Yes, this would necessitate a rewrite of ROTJ, but let’s be honest, that script needed a do-over anyway, and not just to delete the Ewoks.

For starters, the whole first act—the escapade on Tattooine—reads like a “plan B” which was mistakenly filmed as a “plan A.” It’s the wacky, half-improvised scheme which the heroes resort to after their first ploy fails, but that first ploy doesn’t happen.

Everything about Leia being Luke’s sister is wrong. Not only does it make their interactions for the previous two movies emetic in retrospect, it’s fundamentally unnecessary. Why couldn’t Leia just be a Force-sensitive individual not in Luke’s family? Let’s go to the well of fantasy tropes: She could be the secret, legitimate heir to the Imperial throne, the scion of the family whose hereditary claim was the reason for the Clone Wars in the first place, groomed for leadership by her adoptive family on Alderaan. That would make her a real threat in the Emperor’s eyes. (Cf., for starters, all the English-history plays of Shakespeare.) Her family lost the war, which they waged bloodily, but idealists on Alderaan saved her, and two proto-Rebellion leaders raised her as their own.

And while we’re in revision mode, let’s consider that giant deflector dish on the forest moon, poking up above the trees. Hmmmmm.

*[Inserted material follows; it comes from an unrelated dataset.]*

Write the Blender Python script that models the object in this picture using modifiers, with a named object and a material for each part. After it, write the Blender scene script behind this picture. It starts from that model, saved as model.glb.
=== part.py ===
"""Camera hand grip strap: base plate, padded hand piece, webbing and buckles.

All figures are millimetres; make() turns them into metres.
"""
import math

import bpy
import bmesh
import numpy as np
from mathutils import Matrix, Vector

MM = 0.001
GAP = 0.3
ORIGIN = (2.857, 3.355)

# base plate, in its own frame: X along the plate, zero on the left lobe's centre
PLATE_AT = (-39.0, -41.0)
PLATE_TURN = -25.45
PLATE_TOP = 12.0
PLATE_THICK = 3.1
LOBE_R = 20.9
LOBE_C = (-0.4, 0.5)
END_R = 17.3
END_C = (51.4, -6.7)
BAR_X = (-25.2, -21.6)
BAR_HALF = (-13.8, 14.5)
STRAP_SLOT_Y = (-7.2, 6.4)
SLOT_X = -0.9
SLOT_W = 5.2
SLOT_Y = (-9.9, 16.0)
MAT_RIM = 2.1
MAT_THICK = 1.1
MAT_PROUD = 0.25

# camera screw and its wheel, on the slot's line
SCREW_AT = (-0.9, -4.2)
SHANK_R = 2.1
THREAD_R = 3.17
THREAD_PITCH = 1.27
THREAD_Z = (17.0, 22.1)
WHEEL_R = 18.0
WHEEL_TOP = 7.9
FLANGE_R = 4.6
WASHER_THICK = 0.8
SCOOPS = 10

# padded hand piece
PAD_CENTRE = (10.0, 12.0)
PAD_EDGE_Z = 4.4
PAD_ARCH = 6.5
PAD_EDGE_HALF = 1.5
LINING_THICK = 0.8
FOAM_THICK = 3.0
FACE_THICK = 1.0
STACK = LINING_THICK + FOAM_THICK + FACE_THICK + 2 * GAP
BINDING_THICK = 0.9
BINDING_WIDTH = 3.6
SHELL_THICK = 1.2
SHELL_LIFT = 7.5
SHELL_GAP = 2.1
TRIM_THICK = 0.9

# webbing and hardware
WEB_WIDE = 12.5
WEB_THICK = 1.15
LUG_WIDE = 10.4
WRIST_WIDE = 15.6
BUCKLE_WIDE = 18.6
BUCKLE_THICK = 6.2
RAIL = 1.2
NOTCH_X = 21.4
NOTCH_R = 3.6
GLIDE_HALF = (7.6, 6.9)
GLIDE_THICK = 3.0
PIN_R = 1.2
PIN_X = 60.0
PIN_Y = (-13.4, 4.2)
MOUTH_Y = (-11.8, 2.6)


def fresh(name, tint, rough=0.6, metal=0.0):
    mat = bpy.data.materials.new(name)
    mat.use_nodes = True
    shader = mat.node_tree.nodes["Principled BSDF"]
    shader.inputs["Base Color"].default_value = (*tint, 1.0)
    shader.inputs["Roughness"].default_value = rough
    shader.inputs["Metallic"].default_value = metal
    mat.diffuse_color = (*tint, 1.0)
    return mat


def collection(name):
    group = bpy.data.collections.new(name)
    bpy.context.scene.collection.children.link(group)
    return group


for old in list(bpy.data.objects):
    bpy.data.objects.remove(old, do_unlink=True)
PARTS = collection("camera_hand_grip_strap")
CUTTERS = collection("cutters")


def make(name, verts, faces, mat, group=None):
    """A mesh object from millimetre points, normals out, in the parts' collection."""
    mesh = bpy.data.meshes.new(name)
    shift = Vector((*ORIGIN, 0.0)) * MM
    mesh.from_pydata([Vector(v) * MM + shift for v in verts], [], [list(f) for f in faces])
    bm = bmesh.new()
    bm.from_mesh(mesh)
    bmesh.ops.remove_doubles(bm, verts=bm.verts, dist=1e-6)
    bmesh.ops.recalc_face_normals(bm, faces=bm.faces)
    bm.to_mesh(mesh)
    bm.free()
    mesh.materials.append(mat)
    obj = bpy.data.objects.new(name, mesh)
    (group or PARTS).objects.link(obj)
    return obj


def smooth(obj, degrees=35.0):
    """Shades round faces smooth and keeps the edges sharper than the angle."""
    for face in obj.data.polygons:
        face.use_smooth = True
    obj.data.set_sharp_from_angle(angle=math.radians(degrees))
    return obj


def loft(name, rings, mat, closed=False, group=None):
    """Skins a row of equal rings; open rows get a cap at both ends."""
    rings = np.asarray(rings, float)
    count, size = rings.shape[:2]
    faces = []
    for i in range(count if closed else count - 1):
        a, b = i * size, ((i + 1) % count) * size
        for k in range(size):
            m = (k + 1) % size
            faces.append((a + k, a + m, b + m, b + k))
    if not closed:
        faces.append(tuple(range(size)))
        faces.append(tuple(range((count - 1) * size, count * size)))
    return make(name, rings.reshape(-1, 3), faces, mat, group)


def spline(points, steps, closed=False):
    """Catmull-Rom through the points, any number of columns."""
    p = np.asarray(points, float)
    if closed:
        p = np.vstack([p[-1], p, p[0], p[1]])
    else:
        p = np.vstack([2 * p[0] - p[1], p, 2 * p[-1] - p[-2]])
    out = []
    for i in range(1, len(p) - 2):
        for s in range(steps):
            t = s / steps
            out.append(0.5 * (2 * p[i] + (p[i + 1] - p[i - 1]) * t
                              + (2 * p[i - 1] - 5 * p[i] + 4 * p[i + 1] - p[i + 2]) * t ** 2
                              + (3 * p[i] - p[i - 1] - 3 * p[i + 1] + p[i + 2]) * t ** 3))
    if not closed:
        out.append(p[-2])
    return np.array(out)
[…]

OK, let’s say it has an anti-aircraft battery of surface-to-air turbolasers to guard against a strafing run. It still looks plenty vulnerable to a rocket-launcher strike. That could be the goal of the commando team. And speaking of the “strike team,” let’s make them more than faceless good guys. We could even add a woman character here (GHASP!). Perhaps a bit of a scoundrel herself, she could be the tracker with local experience (maybe from her own smuggling days) who guides them through the dangerous wildnerness. She snarks a bit at the “pretty princess,” with a bite to her humor: Is this really all just the Clone Wars over again? Are they doing anything but replacing one telekinetic autocrat with another? Make her a bit of a love interest for Luke as they bond during their trek, if it’s so implausible that the Han-Leia-Luke triangle could be resolved by Leia and Luke realizing they’re just good friends.

Boba Fett should not die in the Sarlacc pit. He should be the big boss whom Han must defeat in Act 3. Leia lost Han to him before, but now, with her Force abilities awakened, she and Han fight together and win the rematch.

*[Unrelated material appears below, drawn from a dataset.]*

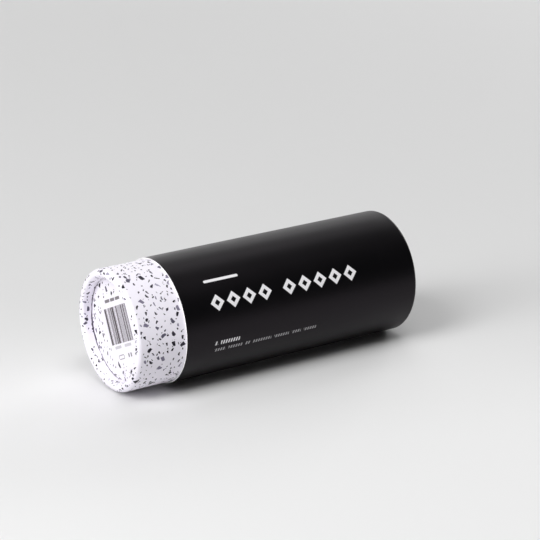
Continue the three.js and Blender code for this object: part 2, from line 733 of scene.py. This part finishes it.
@dataclass(frozen=True)
class DiscPrint:
    """What is printed on the white panel of the end disc: plain shapes that say nothing.

    Places are in the panel's own frame.
    """

    turn: float = 26.1  # How far the panel is turned from level
    middle: Pair = (-0.42, 1.58)  # Its origin on the disc, as (Y, Z) from the axis
    panel: Corners = ((-10.8, -13.4), (10.8, 11.4))  # Corners of the panel, which holds no chips
    block: Corners = ((-9.25, -6.9), (10.35, 7.55))  # Corners of the striped block
    stripe: float = 0.6  # From one fine stripe to the next
    fill_half: float = 0.275  # Half the share of that pitch that is inked
    # Middles and widths of the broad stripes, and of the bare ones
    ribs: tuple[Pair, ...] = (
        (-8.2, 1.3), (-5.0, 0.4), (-3.0, 0.4), (-1.5, 1.6), (1.8, 0.7), (6.15, 0.7), (7.85, 0.6), (9.9, 0.5),
    )
    gaps: tuple[Pair, ...] = ((-6.3, 0.25), (0.45, 0.42), (9.0, 0.25))
    # Corners and strength of each plain dash
    dashes: tuple[tuple[Corners, float], ...] = (
        (((-6.5, 9.65), (-2.3, 10.9)), 0.85),
        (((-1.6, 9.65), (2.2, 10.9)), 0.85),
        (((2.9, 9.65), (6.7, 10.9)), 0.85),
        (((-11.1, -8.8), (-10.4, -7.6)), 0.5),
        (((-6.8, -8.75), (-1.3, -7.6)), 0.4),
        (((1.7, -8.75), (7.4, -7.6)), 0.4),
        (((2.9, -12.9), (3.9, -11.3)), 0.85),
        (((4.9, -12.9), (5.9, -11.3)), 0.85),
    )
    dash_corner: float = 0.3
    ring: Corners = ((-5.3, -12.9), (-0.7, -11.4))
    ring_corner: float = 0.7
    ring_half: float = 0.15  # Half the thickness of the ring
    ring_strength: float = 0.85
    colour: Colour = (0.09, 0.075, 0.085)

    def framed(self, y: Signal, z: Signal) -> tuple[Signal, Signal]:
        """Turns a place on the disc, from the axis, into one in the panel's own frame."""
        beside, up, turn = y - self.middle[0], z - self.middle[1], radians(self.turn)
        return up * sin(turn) - beside * cos(turn), up * cos(turn) + beside * sin(turn)

    def marks(self, recipe: Recipe, u: Signal, v: Signal) -> Signal:
        """Draws the print.

        Args:
            recipe: The material.
            u: Place across the panel.
            v: Place up it.

        Returns:
            1 where there is ink.
        """
        bars = recipe.bands(u, self.stripe, self.fill_half).inside(CRISP)
        for middle, wide in self.ribs:
            bars = bars.highest((abs(u - middle) - wide / 2).inside(CRISP))
        for middle, wide in self.gaps:
            bars = bars * (1 - (abs(u - middle) - wide / 2).inside(CRISP))
        ink = bars * recipe.box(u, v, self.block, 2 * TINY).inside(CRISP)
        for corners, strength in self.dashes:
            ink = ink.highest(recipe.box(u, v, corners, self.dash_corner).inside(SOFT) * strength)
        ring = abs(recipe.box(u, v, self.ring, self.ring_corner)) - self.ring_half
        return ink.highest(ring.inside(SOFT) * self.ring_strength)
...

Ditch the whole “killing the Emperor will turn you to the Dark Side” schtick. It makes as little sense as saying that Captain America turned into a Nazi once he punched Hitler. Remember, Luke has already killed tens of thousands by blowing up the first Death Star.

(The dilemma makes much more sense for Aang, a child raised by pacifist monks, than it does for Luke, a soldier. Here in ROTJ we see the beginnings of the Force-supremacy-is-hereditary and one-moment-of-justifiable-human-emotion-turns-you-evil ideas, two crappy tastes which taste synergistically even crappier together.)

The Rebels win, and Leia ascends to the Imperial throne, where her first act is to restore the Republic. Imagine the pomp and pageantry which could be put to celluloid: A great spectacle of a coronation ceremony, which ends with Empress Leia striding down the steps to meet a delegation of Galactic citizens. With regal bearing, she signs the treaty which dissolves the Empire and cedes authority to the New Republic. Both Luke and Leia choose the ways of their adoptive families over their genetic fathers, he by refusing to join Vader and she by renouncing the crown.